● WHAT IS EXPECTED
The lines below are to be quoted exactly, from the first through the one that contains "are well rounded.".
◇ ◇ ◇ ◇ ◇ ◇ ◇
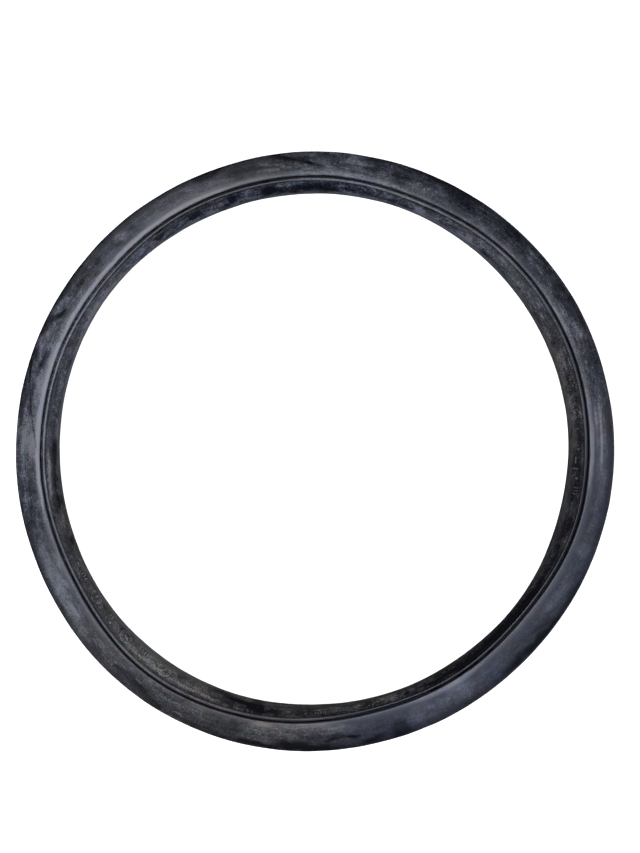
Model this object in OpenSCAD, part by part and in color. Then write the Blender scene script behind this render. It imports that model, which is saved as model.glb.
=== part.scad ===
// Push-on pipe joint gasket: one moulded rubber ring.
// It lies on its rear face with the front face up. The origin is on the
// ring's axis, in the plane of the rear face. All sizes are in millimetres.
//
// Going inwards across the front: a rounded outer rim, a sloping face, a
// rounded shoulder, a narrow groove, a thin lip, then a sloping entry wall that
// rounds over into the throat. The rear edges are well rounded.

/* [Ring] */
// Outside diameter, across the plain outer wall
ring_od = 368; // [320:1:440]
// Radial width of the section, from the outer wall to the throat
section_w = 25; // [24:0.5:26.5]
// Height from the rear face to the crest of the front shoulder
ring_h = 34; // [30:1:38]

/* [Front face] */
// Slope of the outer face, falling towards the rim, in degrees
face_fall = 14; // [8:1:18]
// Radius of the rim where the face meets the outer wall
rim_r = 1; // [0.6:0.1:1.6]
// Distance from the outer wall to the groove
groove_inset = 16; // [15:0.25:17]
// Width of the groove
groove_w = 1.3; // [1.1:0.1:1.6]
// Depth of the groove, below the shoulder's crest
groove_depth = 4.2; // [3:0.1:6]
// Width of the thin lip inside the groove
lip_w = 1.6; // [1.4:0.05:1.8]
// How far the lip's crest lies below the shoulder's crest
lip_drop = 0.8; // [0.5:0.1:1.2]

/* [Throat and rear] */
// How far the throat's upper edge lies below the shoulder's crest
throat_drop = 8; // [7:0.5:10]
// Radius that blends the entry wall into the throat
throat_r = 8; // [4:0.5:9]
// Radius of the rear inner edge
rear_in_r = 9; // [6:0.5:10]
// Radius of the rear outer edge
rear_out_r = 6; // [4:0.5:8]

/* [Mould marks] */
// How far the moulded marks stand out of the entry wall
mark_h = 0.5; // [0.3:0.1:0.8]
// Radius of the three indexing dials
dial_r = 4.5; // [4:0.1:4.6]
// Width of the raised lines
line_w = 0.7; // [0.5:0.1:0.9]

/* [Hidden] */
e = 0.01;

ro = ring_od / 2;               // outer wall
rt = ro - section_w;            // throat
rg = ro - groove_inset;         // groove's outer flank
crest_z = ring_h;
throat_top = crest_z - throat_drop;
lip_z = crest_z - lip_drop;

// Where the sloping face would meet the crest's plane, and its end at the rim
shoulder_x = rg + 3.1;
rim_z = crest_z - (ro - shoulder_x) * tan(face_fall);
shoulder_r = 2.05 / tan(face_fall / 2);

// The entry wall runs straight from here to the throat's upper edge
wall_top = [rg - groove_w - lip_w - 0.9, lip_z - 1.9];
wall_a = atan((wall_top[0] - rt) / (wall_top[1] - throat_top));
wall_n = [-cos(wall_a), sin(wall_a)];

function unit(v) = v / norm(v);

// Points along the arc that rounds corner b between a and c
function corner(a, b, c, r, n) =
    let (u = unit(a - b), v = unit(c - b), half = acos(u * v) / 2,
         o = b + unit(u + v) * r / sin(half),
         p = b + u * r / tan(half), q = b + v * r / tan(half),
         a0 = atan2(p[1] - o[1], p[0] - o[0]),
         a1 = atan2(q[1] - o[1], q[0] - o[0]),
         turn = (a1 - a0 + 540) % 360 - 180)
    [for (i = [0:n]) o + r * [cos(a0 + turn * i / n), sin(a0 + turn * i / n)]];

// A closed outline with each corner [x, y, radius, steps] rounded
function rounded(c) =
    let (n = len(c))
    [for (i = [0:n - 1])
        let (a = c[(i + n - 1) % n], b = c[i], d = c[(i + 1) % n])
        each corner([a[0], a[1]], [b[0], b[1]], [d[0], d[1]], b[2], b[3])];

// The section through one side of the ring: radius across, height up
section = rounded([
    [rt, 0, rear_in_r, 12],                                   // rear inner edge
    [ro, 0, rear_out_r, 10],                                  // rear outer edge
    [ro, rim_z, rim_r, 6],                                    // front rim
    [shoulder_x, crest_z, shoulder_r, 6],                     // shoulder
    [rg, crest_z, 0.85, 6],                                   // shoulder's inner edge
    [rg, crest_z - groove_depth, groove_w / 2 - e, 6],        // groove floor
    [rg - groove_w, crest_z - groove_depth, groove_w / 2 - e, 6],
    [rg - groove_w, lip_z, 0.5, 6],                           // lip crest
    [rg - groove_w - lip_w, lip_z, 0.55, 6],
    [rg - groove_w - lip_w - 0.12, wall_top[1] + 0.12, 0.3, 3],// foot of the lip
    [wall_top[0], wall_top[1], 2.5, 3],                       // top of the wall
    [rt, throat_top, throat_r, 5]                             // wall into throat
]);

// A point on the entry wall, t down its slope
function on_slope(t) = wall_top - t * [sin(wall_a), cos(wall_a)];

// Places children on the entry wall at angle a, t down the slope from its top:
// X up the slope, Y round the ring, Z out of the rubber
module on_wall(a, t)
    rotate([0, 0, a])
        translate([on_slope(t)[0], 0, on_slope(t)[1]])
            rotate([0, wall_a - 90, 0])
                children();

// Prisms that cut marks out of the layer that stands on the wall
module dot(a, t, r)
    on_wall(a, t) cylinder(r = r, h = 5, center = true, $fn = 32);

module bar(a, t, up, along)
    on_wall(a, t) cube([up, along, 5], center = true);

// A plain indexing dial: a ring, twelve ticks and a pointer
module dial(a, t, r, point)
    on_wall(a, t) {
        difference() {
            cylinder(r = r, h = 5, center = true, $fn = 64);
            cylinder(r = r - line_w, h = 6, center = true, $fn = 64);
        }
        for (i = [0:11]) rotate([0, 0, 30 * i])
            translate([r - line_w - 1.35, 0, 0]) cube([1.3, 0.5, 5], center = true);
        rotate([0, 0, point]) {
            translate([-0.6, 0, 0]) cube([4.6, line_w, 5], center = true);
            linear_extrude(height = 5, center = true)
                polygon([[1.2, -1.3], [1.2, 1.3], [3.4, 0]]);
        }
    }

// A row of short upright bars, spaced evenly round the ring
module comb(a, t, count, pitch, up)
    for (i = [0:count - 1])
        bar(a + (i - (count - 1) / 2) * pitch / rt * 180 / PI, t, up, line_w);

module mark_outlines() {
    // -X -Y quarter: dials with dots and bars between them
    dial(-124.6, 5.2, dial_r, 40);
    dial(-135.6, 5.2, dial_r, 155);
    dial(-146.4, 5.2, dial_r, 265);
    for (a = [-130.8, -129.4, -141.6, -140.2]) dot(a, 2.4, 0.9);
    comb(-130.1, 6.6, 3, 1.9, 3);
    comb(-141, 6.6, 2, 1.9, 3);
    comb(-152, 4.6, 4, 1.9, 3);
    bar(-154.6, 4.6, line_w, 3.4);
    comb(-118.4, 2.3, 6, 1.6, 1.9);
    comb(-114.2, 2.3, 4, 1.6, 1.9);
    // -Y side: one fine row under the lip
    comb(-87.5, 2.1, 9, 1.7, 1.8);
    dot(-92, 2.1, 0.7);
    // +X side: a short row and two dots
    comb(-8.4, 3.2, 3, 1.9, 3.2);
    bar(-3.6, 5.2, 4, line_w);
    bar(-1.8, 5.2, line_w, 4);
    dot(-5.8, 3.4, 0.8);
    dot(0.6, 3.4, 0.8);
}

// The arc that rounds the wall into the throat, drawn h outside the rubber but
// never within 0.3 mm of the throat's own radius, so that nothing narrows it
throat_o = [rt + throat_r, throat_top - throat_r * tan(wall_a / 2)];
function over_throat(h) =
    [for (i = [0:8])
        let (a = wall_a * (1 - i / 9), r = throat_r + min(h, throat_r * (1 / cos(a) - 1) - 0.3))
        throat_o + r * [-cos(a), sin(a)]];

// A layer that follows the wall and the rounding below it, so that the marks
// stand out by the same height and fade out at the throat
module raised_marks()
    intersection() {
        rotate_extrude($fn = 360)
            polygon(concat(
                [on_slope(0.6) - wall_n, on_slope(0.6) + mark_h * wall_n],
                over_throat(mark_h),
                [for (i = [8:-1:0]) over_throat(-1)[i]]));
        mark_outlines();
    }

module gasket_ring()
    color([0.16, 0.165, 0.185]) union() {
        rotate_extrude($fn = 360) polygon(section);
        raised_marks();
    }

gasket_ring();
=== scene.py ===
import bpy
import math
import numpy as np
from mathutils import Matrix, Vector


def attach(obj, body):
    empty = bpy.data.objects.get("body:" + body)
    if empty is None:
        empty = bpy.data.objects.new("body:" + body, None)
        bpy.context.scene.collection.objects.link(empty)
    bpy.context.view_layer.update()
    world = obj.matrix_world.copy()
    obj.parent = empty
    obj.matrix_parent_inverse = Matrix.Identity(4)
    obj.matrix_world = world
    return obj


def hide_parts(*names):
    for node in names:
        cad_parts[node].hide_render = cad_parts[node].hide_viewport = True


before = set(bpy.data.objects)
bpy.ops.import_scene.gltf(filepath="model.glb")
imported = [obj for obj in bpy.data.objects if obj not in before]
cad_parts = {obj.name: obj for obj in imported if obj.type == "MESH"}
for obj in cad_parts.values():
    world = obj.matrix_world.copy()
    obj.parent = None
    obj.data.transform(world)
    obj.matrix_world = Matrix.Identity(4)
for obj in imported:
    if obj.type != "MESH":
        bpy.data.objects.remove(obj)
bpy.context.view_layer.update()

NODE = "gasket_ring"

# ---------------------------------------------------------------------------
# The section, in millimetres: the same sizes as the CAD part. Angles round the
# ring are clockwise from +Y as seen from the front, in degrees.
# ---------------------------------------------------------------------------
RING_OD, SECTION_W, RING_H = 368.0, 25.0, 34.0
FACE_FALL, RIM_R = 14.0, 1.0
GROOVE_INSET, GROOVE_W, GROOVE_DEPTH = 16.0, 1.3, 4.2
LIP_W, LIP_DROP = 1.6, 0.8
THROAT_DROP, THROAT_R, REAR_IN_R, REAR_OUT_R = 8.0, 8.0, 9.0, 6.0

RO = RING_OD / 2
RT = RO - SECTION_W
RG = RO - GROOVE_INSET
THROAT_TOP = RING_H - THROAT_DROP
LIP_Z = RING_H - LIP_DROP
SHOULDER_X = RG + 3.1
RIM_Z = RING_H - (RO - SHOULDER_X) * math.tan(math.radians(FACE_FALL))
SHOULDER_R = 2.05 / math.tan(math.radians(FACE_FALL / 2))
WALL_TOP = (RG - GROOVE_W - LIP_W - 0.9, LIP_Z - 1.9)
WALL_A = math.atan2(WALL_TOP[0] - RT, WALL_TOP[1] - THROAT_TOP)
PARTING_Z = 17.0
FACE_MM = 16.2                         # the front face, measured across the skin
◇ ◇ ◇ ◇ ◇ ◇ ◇
● THE RESULT
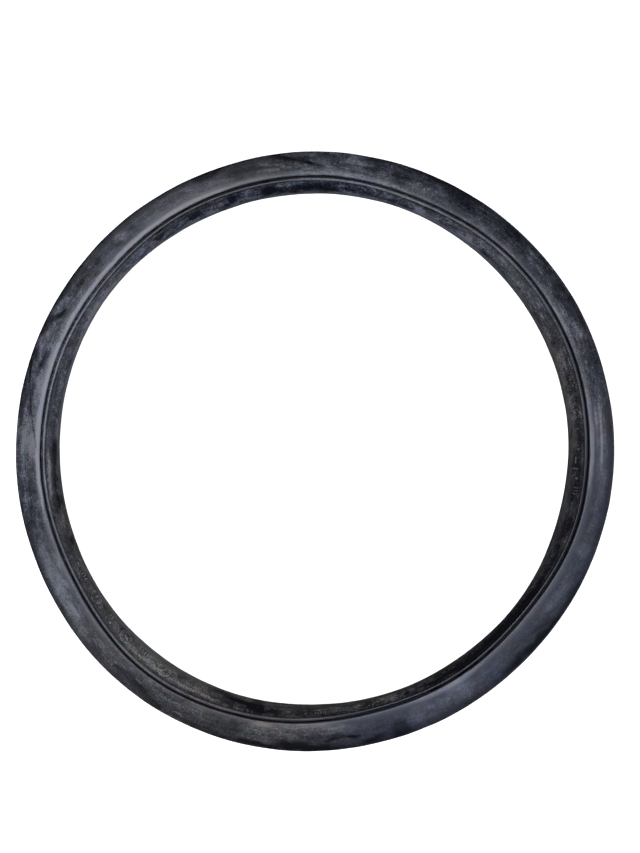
Model this object in OpenSCAD, part by part and in color. Then write the Blender scene script behind this render. It imports that model, which is saved as model.glb.
=== part.scad ===
// Push-on pipe joint gasket: one moulded rubber ring.
// It lies on its rear face with the front face up. The origin is on the
// ring's axis, in the plane of the rear face. All sizes are in millimetres.
//
// Going inwards across the front: a rounded outer rim, a sloping face, a
// rounded shoulder, a narrow groove, a thin lip, then a sloping entry wall that
// rounds over into the throat. The rear edges are well rounded.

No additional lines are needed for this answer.